As a business owner, all you have stored in your system is the token. In order to access the rest of the payment card information, you must send the token to the vault holder to retrieve the actual cardholder data before sending the information onward for further payment processing. If you experience a data breach, then all you have to do is notify your storage company so they can assign new tokens to you. The cardholder data should be secure as long as you quickly find and notify the storage company of the breach.
From a practical standpoint, with tokenization, you won’t have to worry about PCI compliance because you don’t have the cardholder data on your premises. All the encryption and data security required to be PCI compliant are farmed out to a third party, leaving you time to concentrate on running your business.

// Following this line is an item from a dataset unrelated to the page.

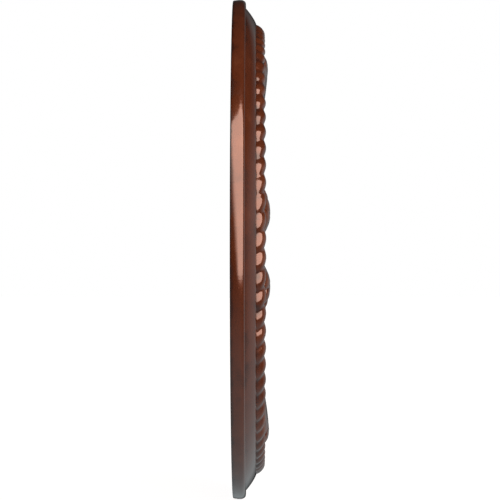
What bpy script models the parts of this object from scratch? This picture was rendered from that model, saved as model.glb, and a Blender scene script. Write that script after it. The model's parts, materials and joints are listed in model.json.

Protecting Cardholder Data Protects Your Business
If you are a merchant who accepts credit or debit cards, then you will be handling cardholder data. If you wish to store this information, both industry rules and public laws require you to handle this information in a highly secure manner and in very specific ways. Failure to protect cardholder data could subject you to fines or even harsher penalties under the law. Not only that, because the law requires you to report data breaches and notify your customers, you would have to fight the bad publicity associated with such a breach, and your business’s reputation will suffer. Protecting cardholder data, therefore, translates directly to protecting your business.
Fortunately, there are payment processors and third-party tokenization providers who can help you simplify PCI compliance and make it easy for you to protect cardholder data with secure, easy-to-use software. Reputable payment processors and tokenization providers are also mindful of their own practices on who can access cardholder data and stand behind their practices.
What’s your experience with handling cardholder information? Do you keep the information in-house, or do you take advantage of third party storage services?